You know, Paula, the “depths of desperation” is a very interesting place to me. In my self pity I spent years thinking that I had surely plumbed those depths: but no! There were always more! I finally began to be suspicious at one point that, in the guise of suffering, I was attempting to avoid the bottom (like, duh!). I believed horrible things about that bottom! When I finally got there (whew!), I looked around, and said, “oh, this is nothing like what I thought it would be!” I was believing a bunch of lies. The suffering was all about the lies, and not about that bottom. Now, I can go check out that bottom, just for fun, a few times a day, bounce around a little just to see if my Daddy is still going to catch me (He always does), and then I am good to go again.

I am not making light of the misery of being human. I think I am saying that I now think that all the self-generated suffering, anyway, is generated from going in the wrong direction (the belief that it is ‘all up to me’), but relief is always going to be found by going in the right one (its all up to Him), but to us, that can look like total and unmitigated disaster, we are so full of lies. It’s the perception. In actuality, admitting that I am powerless is not so bad after all, because that is the only place in my universe that contains a gas station (His pleasure – the “joy of the Lord” -, which is what I am supposed to be running on), and that admission is what gets the gas cap off my empty tank. It is the only place where I am actually “walking in the truth”, too – the truth that it is He that does His good will and pleasure through me, and not my own.

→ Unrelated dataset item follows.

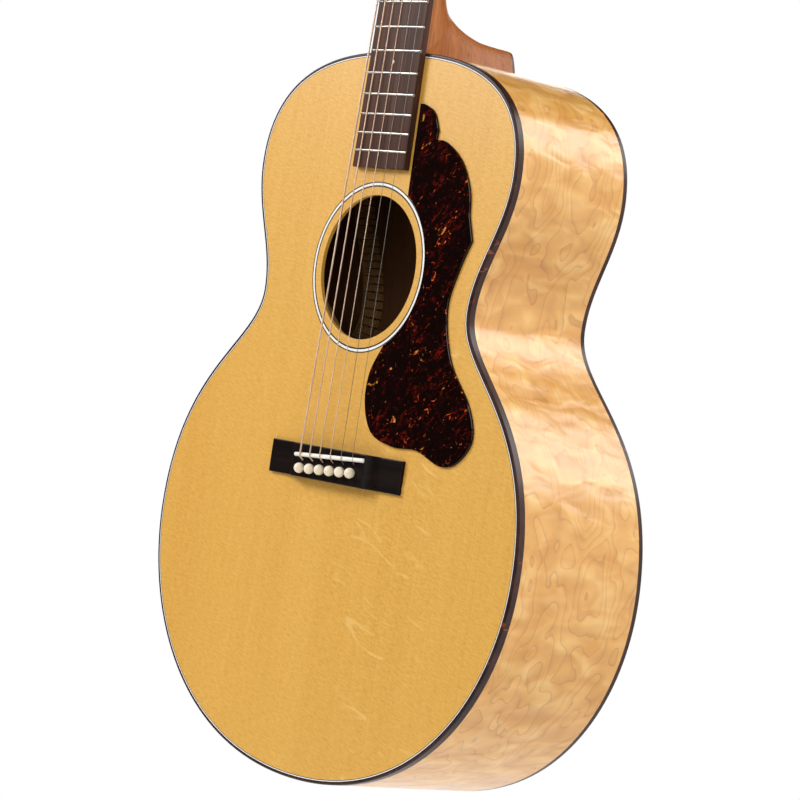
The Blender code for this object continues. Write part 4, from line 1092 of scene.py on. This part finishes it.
def make_headplate():
    outer, face = head_outline(0), -HEAD_PLATE
    eased = [flat(head_outline(0.6), face), flat(head_outline(0.2), face + 0.2),
             flat(outer, face + 0.6), flat(outer, 0)]
    plate = new_object("headplate_look", slab([eased]), HEAD)
    carve(plate, post_ways(POST_HOLE, -10, 10))
    dress(plate, HEAD_EBONY, stands_for=["headplate"], slot="ebony", angle=40)


def make_heel_cap():
    def arc(shrink):
        outline = neck_section(CAP_HALF - shrink, CAP_FACE)
        return [(x, BODY_TOP + (HEEL_REACH - shrink) * depth) for x, depth in outline]
    stack = [flat(arc(0), 95.4), flat(arc(0), CAP_BACK - 0.5),
             flat(arc(0.15), CAP_BACK - 0.15), flat(arc(0.5), CAP_BACK)]
    piece("heel_cap_look", slab([stack]), BINDING, stands_for=["heel_cap"], angle=40)


def board_section(z, half, lift=0.0):
    """Crowned face and eased edges of the fretboard."""
    ease = 0.5
    points = [(half, 0, z), (half, -BOARD_TOP + crown_drop(half) + ease + lift, z)]
    for k in range(25):
        x = (half - ease * 0.6) * (1 - k / 12)
        points.append((x, -BOARD_TOP + crown_drop(x) + lift, z))
    return points + [(-half, points[1][1], z), (-half, 0, z)]


def make_fretboard():
    """The crowned board; its end by the soundhole is eased."""
    run = SCALE - BOARD_END - 0.5
    rings = [board_section(BOARD_END, board_half(BOARD_END) - 0.35, 0.4)]
    rings += [board_section(z, board_half(z)) for z in [BOARD_END + 0.5 + step for step in through(run, 12)]]
    board = new_object("fretboard_look", lofted(rings))
    dress(board, ROSEWOOD, stands_for=["fretboard"], angle=30)
    dots = [(n, 0.0) for n in (3, 5, 7, 9, 15)] + [(12, -9), (12, 9)]
    for k, (n, x) in enumerate(dots):
        z = SCALE * (2 ** (-n / 12) + 2 ** (-(n - 1) / 12)) / 2
        radius = 3.1 if n < 15 else 1.2
        dot = turned([(0, 0.06), (radius * 0.96, 0.06), (radius, 0.03), (radius, -1), (0, -1)], 32)
        place = aim((x, -BOARD_TOP + crown_drop(x), z), (0, -1, 0))
        piece("fret_marker_%d" % (k + 1), placed(dot, place), PEARL, slot="white_trim")


def make_frets():
    """Crowned wires that follow the board, their ends filed round."""
    for n in range(1, FRETS + 1):
        z = SCALE * 2 ** (-n / 12)
        half = board_half(z) - 0.15
        ends = [(half, 0.15), (half - 0.25, 0.7), (half - 0.6, 0.96)]
        spread = ends + [(half * (1 - k / 8) * 0.96, 1.0) for k in range(1, 16)]
        spread += [(-x, tall) for x, tall in reversed(ends)]
        rings = []
        for x, tall in spread:
            low = -BOARD_TOP + crown_drop(x)
            ring = [(x, low + 0.4, z + FRET_HALF), (x, low + 0.4, z - FRET_HALF)]
            ring += [(x, low - FRET_HEIGHT * tall * math.sin(turn) ** 0.8, z - FRET_HALF * math.cos(turn))
                     for turn in through(math.pi, 8)]
            rings.append(ring)
        piece("fret_%02d" % n, lofted(rings), FRET_METAL, slot="nickel", angle=50)


def make_nut():
    """Bone nut, rounded to the back, with a slot under each string."""
    low, high = SCALE, SCALE + NUT_LENGTH
    rings = []
    for k in range(33):
        x = (NUT_HALF - 0.1) * (k / 16 - 1)
        top = -STRING_AT_NUT + crown_drop(x) - 0.1
        eased = 0.5 if k in (0, 32) else 0.0
        arc = [(x, top + eased + 2.6 * (1 - math.cos(turn)), low + NUT_LENGTH * math.sin(turn))
               for turn in through(math.pi / 2, 8)]
        rings.append([(x, 0, low)] + arc + [(x, 0, high)])
    nut = new_object("nut_look", lofted(rings))
    cutters = []
    for i, diameter in enumerate(STRING_DIAMETERS):
        x = (i - 2.5) * NUT_SPREAD
        y = -STRING_AT_NUT + crown_drop(x)
        start, end = Vector((x, y, low - 2)), Vector((x, y + 1.6, high + 2))
        middle = Vector((x, y, low + 1.2))
        cutters.append(new_object("nut_slot", swept([start, middle, end], diameter / 2 + 0.04)))
    carve(nut, cutters)
    dress(nut, BONE, stands_for=["nut"], angle=40)


# ---- tuners -----------------------------------------------------------------------------
def screw_head(radius, height):
    """Round head on local Z, standing on z = 0."""
    dome = [(radius * math.sin(turn), height * math.cos(turn) ** 0.7)
            for turn in through(math.pi / 2, 6)]
    return turned(dome + [(radius, -0.6), (0, -0.6)], 24)


def slotted(name, heads, slots, place):
    """Screw heads as one object, with their slots cut."""
    obj = new_object(name, merged(heads), place)
    carve(obj, [new_object("slot", slot, place) for slot in slots])
    return obj


def plate_outline(low, high, bottom, top, side, shrink):
    """A rectangle with round corners."""
    corner, points = 3, []
    for cx, cz, first in ((high - corner, top - corner, 90), (high - corner, bottom + corner, 0),
                          (low + corner, bottom + corner, -90), (low + corner, top - corner, -180)):
        for k in range(7):
            x, z = polar(corner - shrink, math.radians(first - 15 * k))
            points.append((side * (cx + x), cz + z))
    return points


def plate_ear(x, z, face, side):
    """An upright tab that carries the worm's shaft."""
    foot = EAR_RADIUS + 0.2
    shape = [(face, z - foot)]
    shape += [(WORM_Y + EAR_RADIUS * math.sin(turn), z - EAR_RADIUS * math.cos(turn))
              for turn in through(math.pi, 16)]
    shape.append((face, z + foot))
    rings = [[(side * (x + step), y, height) for y, height in shape] for step in (0, EAR_THICKNESS)]
    return new_object("ear", lofted(rings), HEAD)


def bushing():
    """The collar that guides a post through the head's face."""
    bore = POST_RADIUS + 0.15
    profile = [(bore, 3.2), (4.6, 3.2), (5.4, 2.6), (5.4, 2.0), (4.1, 2.0), (4.1, -4), (bore, -4)]
    return turned(profile, 40, closed=True)


def make_tuner_plates():
    low, high = POST_X - 8.5, POST_X + 8
    bottom, top = POST_Z[0] - 19, POST_Z[2] + 13
    face, back = HEAD_THICKNESS, HEAD_THICKNESS + 1.5
    for word, side in SIDES:
        stack = [flat(plate_outline(low, high, bottom, top, side, shrink), depth)
                 for shrink, depth in ((0, face), (0, back - 0.3), (0.3, back))]
        plate = new_object("tuner_plate_%s_look" % word, slab([stack]), HEAD)
        ears = [plate_ear(x, height - WORM_OFFSET, back - 0.6, side)
                for height in POST_Z for x in (low, high - EAR_THICKNESS)]
        holes = post_ways(POST_RADIUS + 0.6, -30, -10)
        bores = [new_object("bore", turned([(EAR_BORE, 0), (EAR_BORE, 40)], 20),
                            HEAD @ aim((side * 5, WORM_Y, height - WORM_OFFSET), (side, 0, 0)))
                 for height in POST_Z]
        carve(plate, ears, "UNION")
        carve(plate, holes + bores)
        dress(plate, NICKEL, stands_for=["tuner_plate_" + word], angle=40)
        spots = [aim((side * (low + high) / 2, back, z), (0, 1, 0)) for z in PLATE_SCREWS]
        screws = slotted("plate_screws_" + word, [placed(screw_head(2.1, 1.0), spot) for spot in spots],
                         [placed(block((-3, -0.25, 0.45), (3, 0.25, 2)), spot) for spot in spots], HEAD)
        dress(screws, NICKEL, angle=40)
        bushings = [placed(bushing(), aim((side * POST_X, 0, height), (0, -1, 0))) for height in POST_Z]
        piece("post_bushings_" + word, merged(bushings), NICKEL, place=HEAD, angle=40)


def gear_wheel():
    """Worm wheel round local Z, its teeth leaning with the thread."""
    rings = []
    for share in [k / 4 - 0.5 for k in range(5)]:
        ring = []
        for turn in around(GEAR_TEETH * 8):
            wave = max(-1.0, min(1.0, 1.5 * math.cos(GEAR_TEETH * (turn - 0.12 * share))))
            ring.append((*polar(GEAR_RADIUS - 0.6 + 0.55 * wave, turn), GEAR_THICKNESS * share))
        rings.append(ring)
    return lofted(rings)


def worm_shaft():
    """Shaft along local Z with a real thread in its middle."""
    thread = [-5.4 + step for step in through(10.8, 60)]
    rings = [[(*polar(SHAFT_RADIUS, turn), height) for turn in around(20)] for height in (-10, -5.6)]
    rings += [[(*polar(WORM_RADIUS - 0.35 + 0.35 * math.cos(turn - TAU * height / WORM_PITCH), turn), height)
               for turn in around(20)] for height in thread]
    rings += [[(*polar(SHAFT_RADIUS, turn), height) for turn in around(20)] for height in (5.6, 17)]
    return lofted(rings)


def button():
    """Oval button on local Z, thinner towards its shaft."""
    rings = []
    for share in [-math.cos(turn) for turn in through(math.pi, 20)]:
        round_off = math.sqrt(max(0.0004, 1 - share * share))
        wide = 8.3 * round_off ** 0.75
        thick = (2.5 + 0.7 * share) * round_off ** 0.5
        rings.append([(thick * math.copysign(abs(math.cos(turn)) ** 0.8, math.cos(turn)),
                       wide * math.sin(turn), 22.5 + 6.9 * share) for turn in around(40)])
    collar = turned([(0, 12.5), (2.2, 12.5), (2.6, 13.5), (2.4, 16.5), (0, 16.5)], 24)
    return merged([lofted(rings), collar])


def string_wrap(i, turns=2.75, steps=28):
    """Turns of string round a post, drawn along local Z."""
    radius = STRING_DIAMETERS[i] / 2
    return swept([(*polar(POST_WAIST + radius, turn), -POST_WRAP_Y + turn / TAU * radius * 2.05)
                  for turn in through(TAU * turns, int(turns * steps))], radius, 10)


def make_post(i, stand):
    """The post with its string hole, worm wheel, wheel screw and string windings."""
    number = 6 - i
    body = "tuner_post_%d" % number
    profile = [(0, 17), (2.3, 17), (2.85, 16.7), (POST_RADIUS, 16.1), (POST_RADIUS, 13.0),
               (2.75, 12.0), (POST_WAIST, 11.0), (POST_WAIST, 7.2), (2.75, 6.2),
               (POST_RADIUS, 5.4), (POST_RADIUS, -WORM_Y - 1.9), (0, -WORM_Y - 1.9)]
    post = new_object(body + "_look", turned(profile), stand)
    carve(post, [new_object("hole", swept([(-6, 0, 14.2), (6, 0, 14.2)], 0.9, 16), stand)])
    dress(post, NICKEL, body=body, stands_for=[body], angle=40)
    wheel = placed(gear_wheel(), Matrix.Translation((0, 0, -WORM_Y)))
    piece("gear_wheel_%d" % number, wheel, GEAR_BRASS, stand, body=body, slot="nickel", angle=30)
    under = Matrix.Translation((0, 0, -WORM_Y - 1.8)) @ Matrix.Rotation(math.pi, 4, "X")
    screw = slotted("gear_screw_%d" % number, [placed(screw_head(2.2, 1.3), under)],
                    [placed(block((-3, -0.3, 0.6), (3, 0.3, 2)), under)], stand)
    dress(screw, NICKEL, body=body, angle=40)
    piece("string_wrap_%d" % number, string_wrap(i), string_finish(i), stand, body=body, angle=60)


def make_tuners():
    for i in range(6):
        side, height = post_place(i)
        make_post(i, HEAD @ aim((side * POST_X, 0, height), (0, -1, 0)))
        knob = "tuner_knob_%d" % (6 - i)
        reach = HEAD @ aim((side * POST_X, WORM_Y, height - WORM_OFFSET), (side, 0, 0))
        piece(knob + "_shaft", worm_shaft(), NICKEL, reach, body=knob, stands_for=[knob], angle=50)
        lay = reach @ Matrix.Rotation(math.pi / 2, 4, "Z")
        piece("tuner_button_%d" % (6 - i), button(), BUTTON, lay, body=knob, angle=50)


def paint_kept_nodes():
    """CAD nodes whose shape is right keep their mesh and get a better material."""
    # the bracing and maple nodes inside the body take finishes darkened with painted shade
    finishes = {"spruce_bracing": SHADED_BRACING, "maple_plate": SHADED_BARE_MAPLE, "mahogany": MAHOGANY,
                "truss_steel": TRUSS}
    for part in frame["record"]["subparts"]:
        node = frame["nodes"][part["node"]]
        if not node.hide_render and part["material_slot"] in finishes:
            for slot in node.material_slots:
                slot.material = finishes[part["material_slot"]]


# ---- camera, floor, light ---------------------------------------------------------------
def make_camera():
    """Stands at the treble side, level with the bridge, rolled a little."""
    azimuth, elevation, roll = math.radians(49.43), math.radians(0.115), math.radians(8.81)
    forward = Vector((-math.sin(azimuth) * math.cos(elevation),
                      math.cos(azimuth) * math.cos(elevation), -math.sin(elevation)))
    level = Vector((math.cos(azimuth), math.sin(azimuth), 0))
    up = level.cross(forward)
    right = level * math.cos(roll) + up * math.sin(roll)
    turn = Matrix((right, right.cross(forward), -forward)).transposed().to_4x4()
    data = bpy.data.cameras.new("camera")
    data.sensor_width, data.lens = 36.0, 137.67
    camera = bpy.data.objects.new("camera", data)
    camera.matrix_world = Matrix.Translation((1.64478, -1.36028, -0.58636)) @ turn
    bpy.context.scene.collection.objects.link(camera)
    bpy.context.scene.camera = camera


def make_floor():
    half, height = 1.3, CAD_BOX[0].z - FLOOR_DROP
    work = bmesh.new()
    bmesh.ops.create_grid(work, x_segments=8, y_segments=8, size=half)
    floor = new_object("floor", work, Matrix.Translation((0, 0, height)))
    floor.data.materials.append(floor_paint())


def area_light(name, place, size, power):
    data = bpy.data.lights.new(name, "AREA")
    data.shape = "RECTANGLE"
    data.size, data.size_y = size
    data.energy = power
    light = bpy.data.objects.new(name, data)
    light.visible_camera = False
    light.matrix_world = aim(place, Vector(place) - BODY_HEART)
    bpy.context.scene.collection.objects.link(light)


def make_world():
    """White behind the object, dimmer for the light that it throws, dark in its reflections."""
    world = bpy.data.worlds.new("studio")
    world.use_nodes = True
    tree = world.node_tree
    path = tree.nodes.new("ShaderNodeLightPath").outputs

    def choose(share, off, on):
        level = tree.nodes.new("ShaderNodeMapRange")
        tree.links.new(share, level.inputs["Value"])
        level.inputs["To Max"].default_value = on
        if isinstance(off, float):
            level.inputs["To Min"].default_value = off
        else:
            tree.links.new(off, level.inputs["To Min"])
        return level.outputs[0]
    dim = choose(path["Is Glossy Ray"], AMBIENT, MIRRORED)
    back = tree.nodes["Background"]
    tree.links.new(choose(path["Is Camera Ray"], dim, 1.0), back.inputs["Strength"])
    back.inputs["Color"].default_value = (1, 1, 1, 1)
    bpy.context.scene.world = world


def make_light():
    area_light("key", (-1.25, -1.2, 0.38), (0.8, 0.8), 30)
    area_light("front", (1.2, -1.7, -0.35), (1.0, 1.0), 5)
    area_light("fill", (0.8, -1.25, 0.45), (0.8, 0.8), 9)
    area_light("side", (2.0, 0.4, 1.4), (1.2, 1.2), 30)
    area_light("back", (1.1, 1.75, 1.0), (1.2, 1.2), 30)
    area_light("backdrop", (2.0, 2.0, -0.6), (2.6, 2.4), 27)
    area_light("rim", (-1.9, 1.6, -0.3), (1.6, 1.6), 26)


make_camera()
make_floor()
make_world()
make_light()
bpy.context.scene.view_settings.view_transform = "Standard"

make_edges()
make_soundboard()
make_bridge()
make_sides()
make_back()
make_linings()
make_pickguard()
make_saddle()
make_pins()
make_strings()
make_neck()
make_headplate()
make_heel_cap()
make_fretboard()
make_frets()
make_nut()
make_tuner_plates()
make_tuners()
paint_kept_nodes()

Yeshua knew what we have to learn; it is the Father’s works and will through us that gits ‘er done, but we have to be submitted for Him to be able to do that. I think the misery is where we have yet to learn how to agree to “let go and let God”.

Ester

Prayer, to me, is conveying my thoughts, emotions to my ABBA, when I am oppressed, falsely accused; when I see despicable ingratitude, injustice, oppression, enslavery to lies and deception, “the sorrows I bear, the regrets I have, the temporality of all joy, the inevitability of” … torment of not standing up to His standards. I pour out to Him. It’s a release.

Alaine

Please, please expound on this a bit more.